The general public is hereby notified of the conclusion of the investigations of Oando Plc. The findings from the report revealed serious infractions such as false disclosures, market abuses, misstatements in financial statements, internal control failures, and corporate governance lapses stemming from poor board oversight, irregular approval of directors’ remuneration, unjustified disbursements to directors and management of the company, related party transactions not conducted at arm’s length, amongst others.
As part of measures to address these violations, the commission has directed as follows:
Resignation of the affected Board members of Oando Plc,
The convening of an Extra-Ordinary General Meeting on or before July 1, 2019, to appoint new directors,
Payment of monetary penalties by the company and affected individuals and directors,
Refund of improperly disbursed remuneration by the affected Board members to the company,
Bar of the Group Chief Executive Officer (GCEO) and the Deputy Group Chief Executive Officer (DGCEO) of Oando Plc from being directors of public companies for a period of five years.

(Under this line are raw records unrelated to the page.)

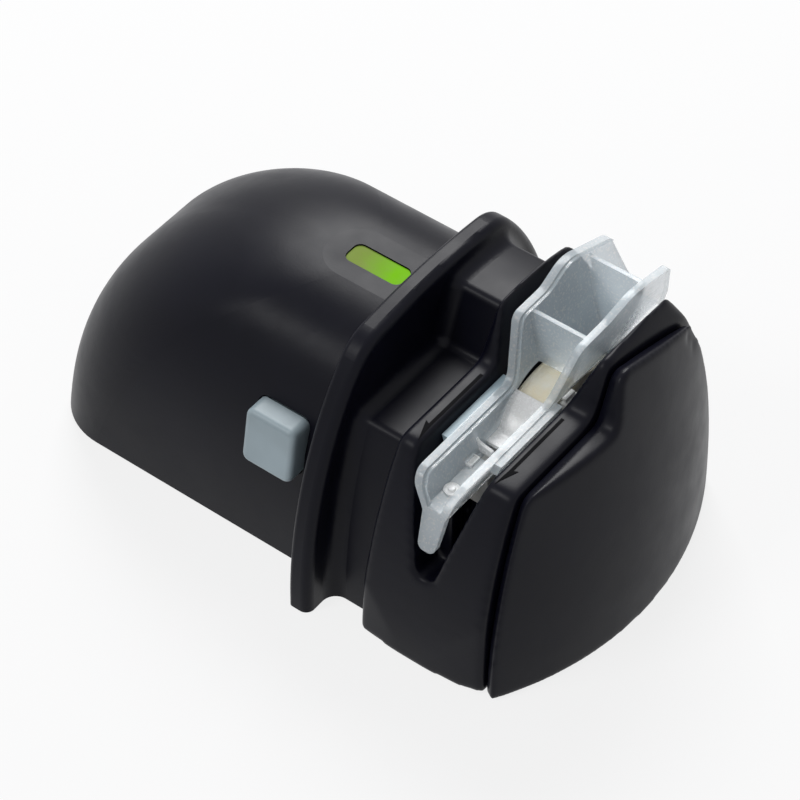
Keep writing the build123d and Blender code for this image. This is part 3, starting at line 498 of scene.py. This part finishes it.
def merged_copy(node, name):
    """A copy of a CAD node whose loose triangles are joined again into clean faces."""
    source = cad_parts[node]
    piece = bpy.data.objects.new(name, source.data.copy())
    piece.data.name = name
    bpy.context.scene.collection.objects.link(piece)
    only(piece)
    bpy.ops.object.mode_set(mode="EDIT")
    bpy.ops.mesh.select_all(action="SELECT")
    bpy.ops.mesh.customdata_custom_splitnormals_clear()
    bpy.ops.mesh.remove_doubles(threshold=0.000002)
    bpy.ops.mesh.dissolve_limited(angle_limit=radians(0.6))
    bpy.ops.mesh.normals_make_consistent(inside=False)
    bpy.ops.object.mode_set(mode="OBJECT")
    return piece


def coat(piece, *finishes):
    piece.data.materials.clear()
    for finish in finishes:
        piece.data.materials.append(finish.material)


def dress(piece, body, slot, *finishes):
    """Finish and body of a new piece. The slot argument is not used."""
    coat(piece, *finishes)
    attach(piece, body)


def dress_nodes(finish, *nodes):
    for node in nodes:
        coat(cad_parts[node], finish)


def settings(context):
    return context.scene.sharpener


class PieceOperator(bpy.types.Operator):
    """Base of the operators that make or dress pieces."""

    bl_options = {"REGISTER", "UNDO"}


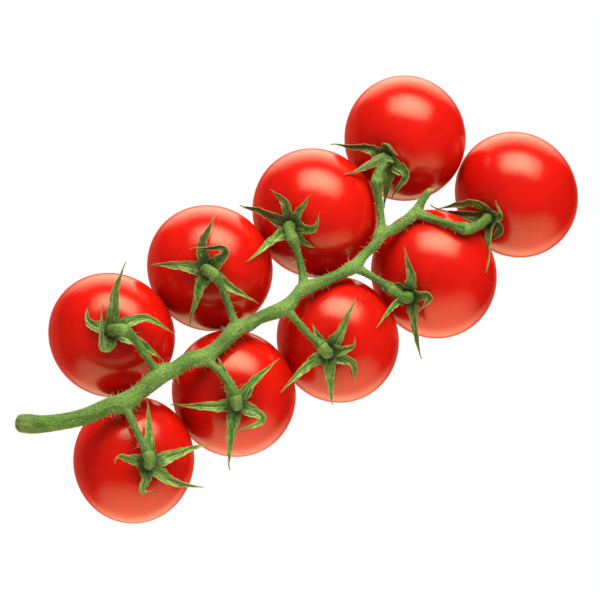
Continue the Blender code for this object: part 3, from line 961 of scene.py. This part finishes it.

As required under Section 304 of the Investments and Securities Act, (ISA) 2007, the commission would refer all issues with possible criminality to the appropriate criminal prosecuting authorities. In addition, other aspects of the findings would be referred to the Nigerian Stock Exchange (NSE), Federal Inland Revenue Service (FIRS), and the Corporate Affairs Commission (CAC).
The commission is confident that with the implementation of the above directives and introduction of some remedial measures, such unwholesome practices by public companies would be significantly reduced.
Therefore, in line with the federal government’s resolve to build strong institutions, Boards of public companies are enjoined to properly perform their fiduciary duties as required under extant securities laws.
The commission, as the apex regulator of the Nigerian capital market, maintains its zero tolerance to market infractions, and reiterates its commitment to ensuring the fairness, integrity, efficiency and transparency of the securities market, thereby strengthening investor protection.